The \(x\)-intercepts are found by setting \(f(x) = 0\) and solving the equation:\[-x^2 + 4x = 0,\]which factors to \[-x(x - 4) = 0.\]Solving for \(x\), we get \(x = 0\) and \(x = 4\). So, the \(x\)-intercepts are \((0, 0)\) and \((4, 0)\).

- Graph the Function

Use the vertex \((2, 4)\), axis of symmetry \(x = 2\), and the intercepts \((0, 0)\) and \((4, 0)\) to sketch the graph. Plot these points and draw a parabola opening downwards.

- Domain and Range

The domain of any quadratic function is all real numbers: \[(-\infty, \infty).\]The range of a concave down parabola with vertex \((2, 4)\) is \[(-\infty, 4].\]

- Increasing and Decreasing Intervals

A concave down parabola increases to the left of the vertex and decreases to the right. Therefore, increasing on the interval: \[ ( -\infty, 2)\] and decreasing on the interval: \[(2,\infty).\]

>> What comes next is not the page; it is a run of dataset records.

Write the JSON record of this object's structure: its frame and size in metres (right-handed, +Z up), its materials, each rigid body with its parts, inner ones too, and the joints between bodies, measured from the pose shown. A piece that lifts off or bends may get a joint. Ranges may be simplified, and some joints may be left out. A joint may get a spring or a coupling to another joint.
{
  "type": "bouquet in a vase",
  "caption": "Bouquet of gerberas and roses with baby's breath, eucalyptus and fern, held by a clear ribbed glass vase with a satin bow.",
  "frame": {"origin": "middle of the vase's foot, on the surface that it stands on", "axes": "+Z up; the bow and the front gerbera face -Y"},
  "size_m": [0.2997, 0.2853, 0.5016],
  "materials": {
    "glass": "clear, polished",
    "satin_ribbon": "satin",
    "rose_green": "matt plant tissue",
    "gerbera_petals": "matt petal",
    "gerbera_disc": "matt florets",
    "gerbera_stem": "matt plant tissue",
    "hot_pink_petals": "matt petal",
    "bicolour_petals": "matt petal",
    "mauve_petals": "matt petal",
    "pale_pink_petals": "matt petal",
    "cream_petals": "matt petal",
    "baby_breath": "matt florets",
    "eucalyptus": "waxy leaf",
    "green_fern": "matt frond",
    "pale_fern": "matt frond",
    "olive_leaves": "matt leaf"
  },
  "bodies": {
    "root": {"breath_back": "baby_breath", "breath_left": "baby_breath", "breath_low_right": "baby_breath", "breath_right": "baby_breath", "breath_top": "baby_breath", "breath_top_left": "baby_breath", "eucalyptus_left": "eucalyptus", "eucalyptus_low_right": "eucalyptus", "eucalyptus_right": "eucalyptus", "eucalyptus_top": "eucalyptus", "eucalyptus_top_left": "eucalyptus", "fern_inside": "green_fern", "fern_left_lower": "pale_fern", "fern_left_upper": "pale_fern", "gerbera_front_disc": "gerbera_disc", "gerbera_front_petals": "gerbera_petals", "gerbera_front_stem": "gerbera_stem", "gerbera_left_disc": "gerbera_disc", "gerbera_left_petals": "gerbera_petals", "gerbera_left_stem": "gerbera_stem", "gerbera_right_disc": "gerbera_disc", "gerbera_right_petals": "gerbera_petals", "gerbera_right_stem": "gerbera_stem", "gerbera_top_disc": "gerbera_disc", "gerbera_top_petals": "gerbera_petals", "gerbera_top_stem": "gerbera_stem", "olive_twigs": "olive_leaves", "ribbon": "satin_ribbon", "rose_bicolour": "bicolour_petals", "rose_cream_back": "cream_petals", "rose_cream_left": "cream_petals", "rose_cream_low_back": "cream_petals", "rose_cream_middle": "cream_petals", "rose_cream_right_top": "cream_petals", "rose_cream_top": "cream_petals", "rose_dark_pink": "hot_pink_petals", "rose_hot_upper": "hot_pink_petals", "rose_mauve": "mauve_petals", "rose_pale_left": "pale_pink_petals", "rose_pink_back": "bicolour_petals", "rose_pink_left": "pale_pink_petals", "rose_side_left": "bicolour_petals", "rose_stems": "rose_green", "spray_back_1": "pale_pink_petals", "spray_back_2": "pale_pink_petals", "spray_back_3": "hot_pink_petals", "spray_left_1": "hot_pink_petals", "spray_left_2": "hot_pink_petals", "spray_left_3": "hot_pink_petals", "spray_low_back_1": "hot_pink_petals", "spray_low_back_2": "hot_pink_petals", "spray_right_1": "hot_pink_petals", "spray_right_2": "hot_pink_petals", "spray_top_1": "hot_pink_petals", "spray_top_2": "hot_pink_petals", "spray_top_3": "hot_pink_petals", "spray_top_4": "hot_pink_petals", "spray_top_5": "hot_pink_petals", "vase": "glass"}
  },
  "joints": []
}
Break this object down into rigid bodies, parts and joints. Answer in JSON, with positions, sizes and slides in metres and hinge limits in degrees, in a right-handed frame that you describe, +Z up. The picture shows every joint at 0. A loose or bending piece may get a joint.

- Where \(f(x) > 0\) and \(f(x) < 0\)

The function \( f(x) > 0 \) between the \(x\)-intercepts \( (0, 4) \). The function \( f(x) < 0 \) for \(x < 0\) and \(x > 4.\)

Key concepts

vertex

The vertex of a quadratic function is the highest or lowest point on its graph. It determines the maximum or minimum value of the function. To find the vertex, we use the formula: \[x = -\frac{b}{2a}\]. For the function \(f(x) = -x^2 + 4x\), \(a = -1\) and \(b = 4\). Plugging in these values, we get \(x = 2\). Substituting \(x = 2\) back into the function, we find the y-coordinate: \[f(2) = -(2)^2 + 4(2) = 4\]. Hence, the vertex is \((2, 4)\).

axis of symmetry

The axis of symmetry of a quadratic function is a vertical line that passes through the vertex, acting as a mirror line for the parabola. For the function \(f(x) = -x^2 + 4x\), the vertex is \((2, 4)\). Thus, the axis of symmetry is the line \(x = 2\). This line divides the parabola into two symmetrical halves.

concavity

The concavity of a parabola tells us whether it curves upwards or downwards. It is determined by the coefficient \(a\) in the quadratic equation \(ax^2 + bx + c\). If \(a > 0\), the parabola is concave up (U-shaped). If \(a < 0\), it is concave down (n-shaped). For the function \(f(x) = -x^2 + 4x\), \(a = -1\), which is less than 0, so the graph is concave down.

y-intercept

The y-intercept is where the graph crosses the y-axis, found by setting \(x = 0\). For the function \(f(x) = -x^2 + 4x\), we substitute \(x = 0\): \[f(0) = -(0)^2 + 4(0) = 0\]. Therefore, the y-intercept is \((0, 0)\).

x-intercepts

The x-intercepts are the points where the graph crosses the x-axis. This happens when \(f(x) = 0\). For \(f(x) = -x^2 + 4x\), we solve: \[-x^2 + 4x = 0\], which factors to \[-x(x - 4) = 0\]. Solving for \(x\), we get \(x = 0\) and \(x = 4\), so the x-intercepts are \((0, 0)\) and \((4, 0)\).

domain

The domain of a quadratic function is the set of all possible input values (x-values). For any quadratic function of the form \(ax^2 + bx + c\), the domain is all real numbers: \((-\infty, \infty)\). This means you can substitute any real number for \(x\) in the function.

range

The range of a quadratic function is the set of possible output values (y-values). For a concave down parabola like \(f(x) = -x^2 + 4x\) with a vertex at \((2, 4)\), the range is \((-\infty, 4]\). This means the highest value is 4, and the y-values go downwards infinitely.

increasing intervals

A quadratic function increases to a point (the vertex) and then decreases. For the function \(f(x) = -x^2 + 4x\), the vertex is at \((2, 4)\). The function increases on the interval \((-\infty, 2)\) as you approach the vertex from the left side.

decreasing intervals

Similarly, a quadratic function decreases after reaching the vertex. For the function \(f(x) = -x^2 + 4x\), the intervals where the function decreases are to the right of the vertex. Therefore, it decreases on the interval \((2, \infty)\).

quadratic inequality

Quadratic inequalities determine where the function is greater or less than zero. For \(f(x) = -x^2 + 4x\), the function \(f(x) > 0\) between the x-intercepts \(0\) and \(4\) (i.e., \((0, 4)\)). The function \(f(x) < 0\) for \(x < 0\) and \(x > 4\), outside these intercepts.